WHAT YOU ARE ASKED TO DO >> How many of the lines contain the string "caption"? Give the number, with no other words.

INPUT >>
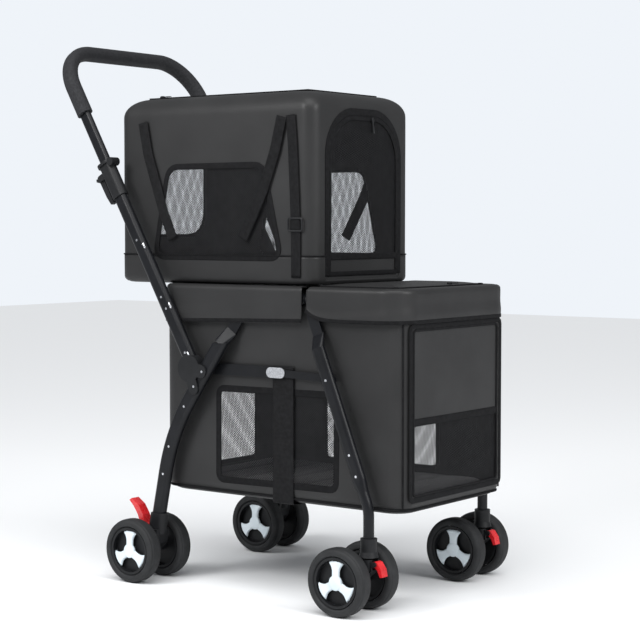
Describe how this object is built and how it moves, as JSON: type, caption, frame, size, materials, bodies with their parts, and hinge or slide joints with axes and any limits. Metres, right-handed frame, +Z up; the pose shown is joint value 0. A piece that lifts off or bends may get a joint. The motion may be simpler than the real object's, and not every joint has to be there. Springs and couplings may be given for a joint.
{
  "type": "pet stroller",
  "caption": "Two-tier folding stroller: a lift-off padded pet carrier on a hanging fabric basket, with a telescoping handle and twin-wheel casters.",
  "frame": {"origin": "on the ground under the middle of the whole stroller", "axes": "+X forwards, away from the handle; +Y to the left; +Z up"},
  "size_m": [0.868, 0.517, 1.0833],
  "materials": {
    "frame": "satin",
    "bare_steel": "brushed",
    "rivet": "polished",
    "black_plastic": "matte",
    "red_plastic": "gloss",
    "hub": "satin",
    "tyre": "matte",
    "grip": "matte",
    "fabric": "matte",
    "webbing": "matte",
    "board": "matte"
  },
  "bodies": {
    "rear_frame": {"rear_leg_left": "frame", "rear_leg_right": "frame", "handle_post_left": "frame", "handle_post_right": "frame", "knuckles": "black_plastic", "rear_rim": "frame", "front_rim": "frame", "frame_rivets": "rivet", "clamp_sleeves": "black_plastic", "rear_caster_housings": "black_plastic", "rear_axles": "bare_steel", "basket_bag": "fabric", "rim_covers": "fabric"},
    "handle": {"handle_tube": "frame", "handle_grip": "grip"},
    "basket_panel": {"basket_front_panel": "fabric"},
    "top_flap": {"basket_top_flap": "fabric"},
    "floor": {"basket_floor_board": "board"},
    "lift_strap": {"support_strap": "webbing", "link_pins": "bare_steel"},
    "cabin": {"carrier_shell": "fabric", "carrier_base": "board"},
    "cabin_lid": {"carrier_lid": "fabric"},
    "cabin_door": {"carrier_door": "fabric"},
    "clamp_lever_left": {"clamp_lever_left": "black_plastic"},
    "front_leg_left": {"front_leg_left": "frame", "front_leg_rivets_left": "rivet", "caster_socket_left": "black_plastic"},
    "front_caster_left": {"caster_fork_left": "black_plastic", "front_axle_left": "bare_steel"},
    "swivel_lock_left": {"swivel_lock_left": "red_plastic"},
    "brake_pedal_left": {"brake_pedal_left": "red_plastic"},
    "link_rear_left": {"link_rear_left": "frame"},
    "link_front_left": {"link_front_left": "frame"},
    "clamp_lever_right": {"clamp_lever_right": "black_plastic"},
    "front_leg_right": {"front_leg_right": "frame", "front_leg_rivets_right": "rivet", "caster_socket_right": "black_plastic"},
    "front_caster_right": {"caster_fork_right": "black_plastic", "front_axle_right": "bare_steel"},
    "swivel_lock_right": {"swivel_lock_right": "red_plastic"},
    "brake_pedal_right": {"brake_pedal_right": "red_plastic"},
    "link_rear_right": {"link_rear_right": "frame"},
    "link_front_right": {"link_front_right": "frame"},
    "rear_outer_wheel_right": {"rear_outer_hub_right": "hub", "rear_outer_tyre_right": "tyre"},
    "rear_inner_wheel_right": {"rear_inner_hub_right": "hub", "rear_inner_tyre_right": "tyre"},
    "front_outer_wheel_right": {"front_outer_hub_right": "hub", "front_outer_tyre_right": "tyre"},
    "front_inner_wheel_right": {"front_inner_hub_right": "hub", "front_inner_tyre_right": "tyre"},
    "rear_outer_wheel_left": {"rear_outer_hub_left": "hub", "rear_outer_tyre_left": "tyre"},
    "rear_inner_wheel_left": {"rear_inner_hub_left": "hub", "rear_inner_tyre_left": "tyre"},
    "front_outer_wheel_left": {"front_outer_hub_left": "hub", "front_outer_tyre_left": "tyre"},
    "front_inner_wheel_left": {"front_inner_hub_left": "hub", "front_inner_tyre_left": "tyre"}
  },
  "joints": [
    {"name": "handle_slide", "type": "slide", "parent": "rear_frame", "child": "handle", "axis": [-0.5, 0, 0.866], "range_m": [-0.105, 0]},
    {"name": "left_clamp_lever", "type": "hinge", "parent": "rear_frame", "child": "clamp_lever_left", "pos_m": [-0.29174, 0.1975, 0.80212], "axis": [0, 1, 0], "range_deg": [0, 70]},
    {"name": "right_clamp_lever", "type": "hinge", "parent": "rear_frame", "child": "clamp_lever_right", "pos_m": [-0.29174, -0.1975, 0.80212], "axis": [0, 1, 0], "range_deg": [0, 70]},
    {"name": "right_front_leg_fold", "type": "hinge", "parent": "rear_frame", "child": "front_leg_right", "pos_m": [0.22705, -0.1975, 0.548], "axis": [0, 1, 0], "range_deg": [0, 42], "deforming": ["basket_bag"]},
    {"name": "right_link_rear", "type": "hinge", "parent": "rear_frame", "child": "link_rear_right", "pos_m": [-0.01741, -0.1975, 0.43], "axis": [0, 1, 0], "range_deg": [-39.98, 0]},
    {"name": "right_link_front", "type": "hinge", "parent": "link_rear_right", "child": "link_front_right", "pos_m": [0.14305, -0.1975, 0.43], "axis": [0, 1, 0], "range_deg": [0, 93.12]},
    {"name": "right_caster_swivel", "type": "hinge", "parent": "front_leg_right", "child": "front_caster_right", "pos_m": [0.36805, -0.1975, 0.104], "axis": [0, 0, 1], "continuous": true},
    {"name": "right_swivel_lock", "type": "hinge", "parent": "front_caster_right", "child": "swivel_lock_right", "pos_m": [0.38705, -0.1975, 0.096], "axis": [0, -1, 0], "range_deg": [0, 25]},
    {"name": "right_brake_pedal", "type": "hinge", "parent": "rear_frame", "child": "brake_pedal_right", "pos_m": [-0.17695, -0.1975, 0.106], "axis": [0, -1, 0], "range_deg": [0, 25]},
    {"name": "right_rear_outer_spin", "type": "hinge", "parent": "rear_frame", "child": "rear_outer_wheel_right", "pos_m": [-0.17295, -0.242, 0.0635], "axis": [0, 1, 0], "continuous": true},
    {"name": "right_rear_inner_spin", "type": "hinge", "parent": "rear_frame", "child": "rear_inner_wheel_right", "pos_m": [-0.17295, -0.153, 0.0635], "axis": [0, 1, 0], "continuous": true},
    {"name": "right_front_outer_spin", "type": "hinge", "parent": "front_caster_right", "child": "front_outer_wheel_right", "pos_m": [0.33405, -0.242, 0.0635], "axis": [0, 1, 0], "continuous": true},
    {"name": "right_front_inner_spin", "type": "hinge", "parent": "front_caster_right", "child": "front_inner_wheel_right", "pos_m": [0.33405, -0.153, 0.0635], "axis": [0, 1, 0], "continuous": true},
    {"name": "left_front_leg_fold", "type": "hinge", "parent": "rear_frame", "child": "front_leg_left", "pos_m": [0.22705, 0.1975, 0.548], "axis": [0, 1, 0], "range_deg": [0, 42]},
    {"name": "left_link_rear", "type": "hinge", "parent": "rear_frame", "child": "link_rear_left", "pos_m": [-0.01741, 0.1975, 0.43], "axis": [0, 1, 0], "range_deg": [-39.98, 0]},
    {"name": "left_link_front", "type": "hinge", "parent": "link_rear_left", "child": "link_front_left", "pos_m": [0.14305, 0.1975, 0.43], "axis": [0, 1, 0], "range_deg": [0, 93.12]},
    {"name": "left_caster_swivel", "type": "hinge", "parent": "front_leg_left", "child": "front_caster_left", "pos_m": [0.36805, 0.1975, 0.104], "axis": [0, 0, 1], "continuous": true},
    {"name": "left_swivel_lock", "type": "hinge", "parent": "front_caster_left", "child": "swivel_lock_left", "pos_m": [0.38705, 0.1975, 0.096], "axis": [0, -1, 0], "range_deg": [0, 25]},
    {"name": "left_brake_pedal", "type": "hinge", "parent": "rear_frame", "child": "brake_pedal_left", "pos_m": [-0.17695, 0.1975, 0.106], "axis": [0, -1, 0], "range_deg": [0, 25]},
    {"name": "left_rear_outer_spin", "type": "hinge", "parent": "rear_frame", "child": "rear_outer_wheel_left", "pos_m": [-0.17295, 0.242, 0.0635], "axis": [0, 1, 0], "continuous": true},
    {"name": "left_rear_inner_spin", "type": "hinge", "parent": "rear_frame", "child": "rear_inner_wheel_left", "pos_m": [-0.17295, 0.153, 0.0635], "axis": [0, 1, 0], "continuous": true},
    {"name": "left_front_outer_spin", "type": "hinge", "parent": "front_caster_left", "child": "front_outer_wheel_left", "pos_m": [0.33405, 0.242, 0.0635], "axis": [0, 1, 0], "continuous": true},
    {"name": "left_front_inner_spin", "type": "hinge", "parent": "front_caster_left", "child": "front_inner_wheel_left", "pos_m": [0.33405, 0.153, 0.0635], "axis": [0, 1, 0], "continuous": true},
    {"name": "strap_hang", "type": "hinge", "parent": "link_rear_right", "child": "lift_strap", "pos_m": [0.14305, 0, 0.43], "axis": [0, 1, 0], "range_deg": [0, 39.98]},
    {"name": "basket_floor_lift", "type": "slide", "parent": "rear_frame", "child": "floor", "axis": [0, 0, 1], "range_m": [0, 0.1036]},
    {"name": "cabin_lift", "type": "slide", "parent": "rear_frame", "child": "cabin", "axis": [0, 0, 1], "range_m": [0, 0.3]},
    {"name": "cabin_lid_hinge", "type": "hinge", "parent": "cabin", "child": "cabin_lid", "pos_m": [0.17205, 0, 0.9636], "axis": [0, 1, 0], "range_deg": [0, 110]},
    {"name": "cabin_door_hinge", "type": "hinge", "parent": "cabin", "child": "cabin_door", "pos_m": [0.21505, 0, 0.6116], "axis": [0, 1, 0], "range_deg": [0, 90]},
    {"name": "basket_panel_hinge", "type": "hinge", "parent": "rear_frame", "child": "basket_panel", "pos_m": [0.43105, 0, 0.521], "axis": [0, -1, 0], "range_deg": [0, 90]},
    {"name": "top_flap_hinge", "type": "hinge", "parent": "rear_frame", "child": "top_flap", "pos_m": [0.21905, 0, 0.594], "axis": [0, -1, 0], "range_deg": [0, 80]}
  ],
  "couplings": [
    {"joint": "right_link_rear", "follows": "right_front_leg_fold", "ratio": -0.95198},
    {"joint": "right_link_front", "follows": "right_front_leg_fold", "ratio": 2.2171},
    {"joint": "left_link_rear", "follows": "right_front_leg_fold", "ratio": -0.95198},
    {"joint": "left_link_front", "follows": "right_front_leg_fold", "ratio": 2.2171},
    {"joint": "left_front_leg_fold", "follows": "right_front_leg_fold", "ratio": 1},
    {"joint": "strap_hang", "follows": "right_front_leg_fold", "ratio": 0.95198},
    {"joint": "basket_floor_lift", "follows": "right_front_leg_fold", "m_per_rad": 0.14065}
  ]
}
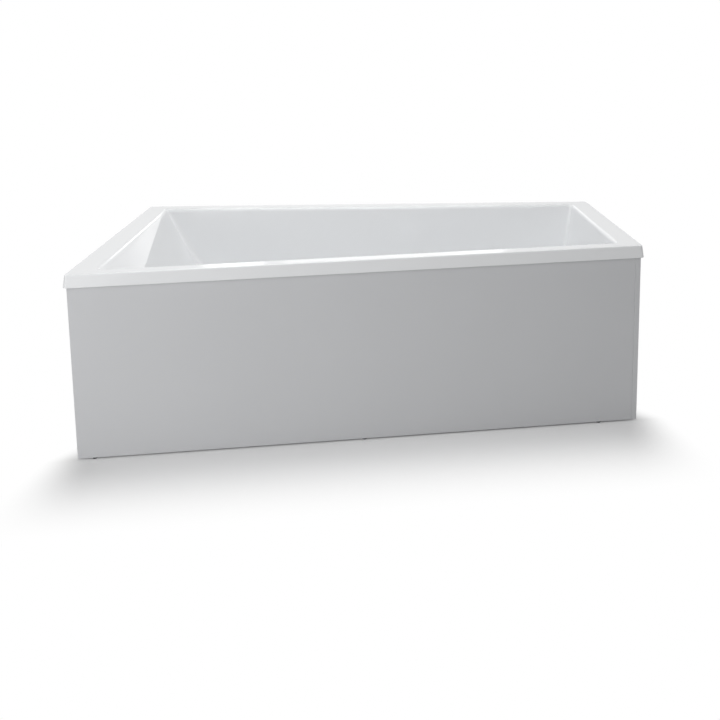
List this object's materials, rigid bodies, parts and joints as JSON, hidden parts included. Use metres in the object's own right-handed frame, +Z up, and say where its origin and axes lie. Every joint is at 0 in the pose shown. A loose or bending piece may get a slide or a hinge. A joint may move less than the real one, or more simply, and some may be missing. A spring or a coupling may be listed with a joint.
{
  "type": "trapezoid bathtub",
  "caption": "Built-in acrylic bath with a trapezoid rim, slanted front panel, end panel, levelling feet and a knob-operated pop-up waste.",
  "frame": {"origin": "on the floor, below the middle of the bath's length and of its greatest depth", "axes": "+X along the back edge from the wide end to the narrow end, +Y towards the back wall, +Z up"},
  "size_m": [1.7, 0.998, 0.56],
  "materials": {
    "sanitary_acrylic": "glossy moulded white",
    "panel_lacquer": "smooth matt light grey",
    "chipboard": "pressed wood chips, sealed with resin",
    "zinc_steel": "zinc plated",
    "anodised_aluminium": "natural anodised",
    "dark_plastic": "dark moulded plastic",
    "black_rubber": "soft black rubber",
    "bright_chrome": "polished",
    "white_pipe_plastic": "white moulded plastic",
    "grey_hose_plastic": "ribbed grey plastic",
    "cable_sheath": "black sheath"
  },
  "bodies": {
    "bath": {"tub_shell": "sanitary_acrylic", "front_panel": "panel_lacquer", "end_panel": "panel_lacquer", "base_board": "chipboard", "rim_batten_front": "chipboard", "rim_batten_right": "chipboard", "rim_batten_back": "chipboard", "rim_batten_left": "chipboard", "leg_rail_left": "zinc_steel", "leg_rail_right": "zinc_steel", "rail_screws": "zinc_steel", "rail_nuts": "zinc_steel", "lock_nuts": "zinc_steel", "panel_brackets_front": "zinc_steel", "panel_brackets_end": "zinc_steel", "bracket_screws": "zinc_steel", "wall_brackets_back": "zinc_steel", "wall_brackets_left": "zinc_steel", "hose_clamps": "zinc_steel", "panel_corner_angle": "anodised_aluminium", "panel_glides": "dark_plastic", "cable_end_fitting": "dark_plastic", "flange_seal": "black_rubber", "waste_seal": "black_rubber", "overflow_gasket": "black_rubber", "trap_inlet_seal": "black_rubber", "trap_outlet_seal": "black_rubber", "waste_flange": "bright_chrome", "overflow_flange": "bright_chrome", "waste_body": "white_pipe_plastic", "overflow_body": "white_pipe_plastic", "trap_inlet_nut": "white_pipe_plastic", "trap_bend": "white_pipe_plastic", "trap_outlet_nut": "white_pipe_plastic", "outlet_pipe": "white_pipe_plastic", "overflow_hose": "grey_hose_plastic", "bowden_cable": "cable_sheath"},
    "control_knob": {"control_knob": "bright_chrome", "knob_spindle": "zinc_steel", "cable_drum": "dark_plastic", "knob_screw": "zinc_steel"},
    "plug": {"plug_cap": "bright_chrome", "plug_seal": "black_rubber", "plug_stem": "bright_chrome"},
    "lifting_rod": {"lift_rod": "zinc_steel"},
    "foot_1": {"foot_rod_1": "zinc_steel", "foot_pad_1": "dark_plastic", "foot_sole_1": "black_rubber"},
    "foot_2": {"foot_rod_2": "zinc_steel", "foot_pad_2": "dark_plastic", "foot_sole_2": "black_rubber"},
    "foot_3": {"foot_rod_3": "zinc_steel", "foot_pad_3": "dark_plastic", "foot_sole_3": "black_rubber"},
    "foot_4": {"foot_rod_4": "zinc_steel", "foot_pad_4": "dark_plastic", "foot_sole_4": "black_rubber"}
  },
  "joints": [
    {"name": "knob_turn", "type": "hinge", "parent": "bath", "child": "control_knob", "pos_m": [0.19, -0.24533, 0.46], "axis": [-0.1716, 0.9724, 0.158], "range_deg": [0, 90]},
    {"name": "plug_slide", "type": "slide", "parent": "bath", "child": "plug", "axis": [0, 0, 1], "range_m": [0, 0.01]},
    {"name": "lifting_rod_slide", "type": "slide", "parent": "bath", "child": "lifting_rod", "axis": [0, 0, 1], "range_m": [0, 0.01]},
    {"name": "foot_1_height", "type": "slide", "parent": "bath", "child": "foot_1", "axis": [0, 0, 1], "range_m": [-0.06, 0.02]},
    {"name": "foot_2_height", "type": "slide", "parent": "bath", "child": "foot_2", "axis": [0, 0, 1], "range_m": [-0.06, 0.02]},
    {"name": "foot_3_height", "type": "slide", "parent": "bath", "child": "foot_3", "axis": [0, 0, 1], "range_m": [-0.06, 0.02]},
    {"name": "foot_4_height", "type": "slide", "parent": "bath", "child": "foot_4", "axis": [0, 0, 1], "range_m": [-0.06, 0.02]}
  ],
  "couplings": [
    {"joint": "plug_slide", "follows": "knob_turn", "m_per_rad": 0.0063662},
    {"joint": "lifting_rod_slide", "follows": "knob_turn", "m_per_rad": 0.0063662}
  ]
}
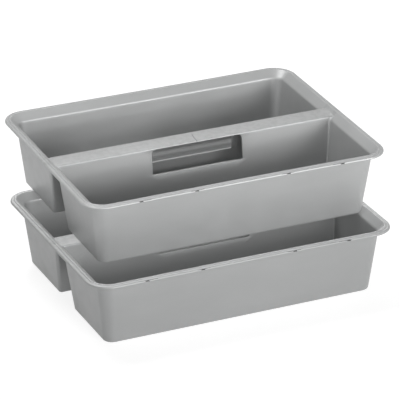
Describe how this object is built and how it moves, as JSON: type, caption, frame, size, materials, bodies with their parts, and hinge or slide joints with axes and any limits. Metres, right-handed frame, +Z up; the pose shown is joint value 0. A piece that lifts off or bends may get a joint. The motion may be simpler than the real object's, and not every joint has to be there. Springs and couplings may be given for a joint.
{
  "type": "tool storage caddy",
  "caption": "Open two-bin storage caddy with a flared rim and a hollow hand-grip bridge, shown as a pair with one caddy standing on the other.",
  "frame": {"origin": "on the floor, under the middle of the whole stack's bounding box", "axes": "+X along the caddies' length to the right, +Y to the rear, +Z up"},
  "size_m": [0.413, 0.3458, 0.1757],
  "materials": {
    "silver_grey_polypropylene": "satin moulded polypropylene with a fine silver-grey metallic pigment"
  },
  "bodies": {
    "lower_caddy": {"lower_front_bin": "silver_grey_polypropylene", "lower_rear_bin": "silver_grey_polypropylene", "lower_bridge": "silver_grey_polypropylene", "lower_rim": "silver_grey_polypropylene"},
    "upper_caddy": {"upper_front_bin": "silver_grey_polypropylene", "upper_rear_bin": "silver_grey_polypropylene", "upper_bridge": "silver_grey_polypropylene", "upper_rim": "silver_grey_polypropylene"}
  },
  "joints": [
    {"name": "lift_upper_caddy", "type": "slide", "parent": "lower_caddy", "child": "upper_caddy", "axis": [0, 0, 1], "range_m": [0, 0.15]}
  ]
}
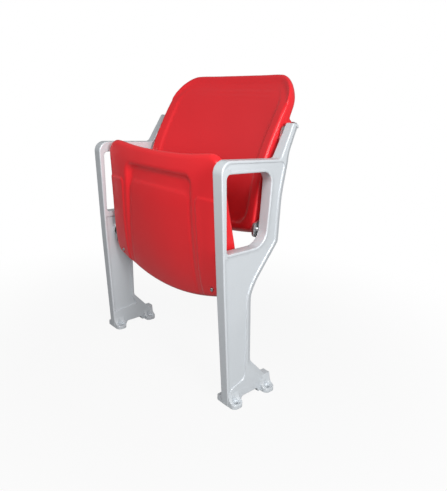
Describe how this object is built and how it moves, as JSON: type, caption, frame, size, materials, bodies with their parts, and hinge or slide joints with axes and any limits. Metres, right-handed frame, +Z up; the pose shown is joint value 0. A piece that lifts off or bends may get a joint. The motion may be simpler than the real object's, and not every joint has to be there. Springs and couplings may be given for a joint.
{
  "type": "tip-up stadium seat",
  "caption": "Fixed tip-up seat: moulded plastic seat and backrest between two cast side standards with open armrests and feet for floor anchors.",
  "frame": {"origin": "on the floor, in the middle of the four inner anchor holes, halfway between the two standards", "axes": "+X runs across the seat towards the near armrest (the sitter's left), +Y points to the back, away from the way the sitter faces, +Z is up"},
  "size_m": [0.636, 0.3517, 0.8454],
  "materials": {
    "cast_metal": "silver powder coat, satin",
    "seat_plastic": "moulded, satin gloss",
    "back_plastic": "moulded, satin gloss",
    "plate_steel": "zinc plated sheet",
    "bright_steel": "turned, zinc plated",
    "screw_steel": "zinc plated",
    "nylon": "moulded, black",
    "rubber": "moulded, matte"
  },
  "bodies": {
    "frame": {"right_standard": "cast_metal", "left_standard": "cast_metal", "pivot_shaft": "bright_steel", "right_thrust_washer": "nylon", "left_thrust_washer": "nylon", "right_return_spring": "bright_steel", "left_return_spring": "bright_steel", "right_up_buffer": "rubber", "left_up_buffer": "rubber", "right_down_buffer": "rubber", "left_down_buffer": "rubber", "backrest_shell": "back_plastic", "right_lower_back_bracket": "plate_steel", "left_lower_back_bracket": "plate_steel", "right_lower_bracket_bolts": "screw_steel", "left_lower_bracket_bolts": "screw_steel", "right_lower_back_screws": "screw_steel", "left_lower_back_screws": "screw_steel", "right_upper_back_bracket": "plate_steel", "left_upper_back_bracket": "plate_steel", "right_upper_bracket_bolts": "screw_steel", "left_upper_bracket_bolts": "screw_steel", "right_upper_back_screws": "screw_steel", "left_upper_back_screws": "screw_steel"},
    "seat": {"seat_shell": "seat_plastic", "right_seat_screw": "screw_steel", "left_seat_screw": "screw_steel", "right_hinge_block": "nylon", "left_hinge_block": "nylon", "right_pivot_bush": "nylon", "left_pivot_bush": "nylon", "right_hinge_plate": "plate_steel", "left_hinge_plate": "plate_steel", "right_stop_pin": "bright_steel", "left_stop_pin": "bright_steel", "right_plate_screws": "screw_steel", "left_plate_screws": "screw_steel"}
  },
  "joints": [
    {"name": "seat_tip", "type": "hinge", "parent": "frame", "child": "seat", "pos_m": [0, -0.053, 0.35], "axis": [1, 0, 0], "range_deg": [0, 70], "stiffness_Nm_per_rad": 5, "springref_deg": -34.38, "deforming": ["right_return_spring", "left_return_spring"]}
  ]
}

EXERCISE RESULT >> 7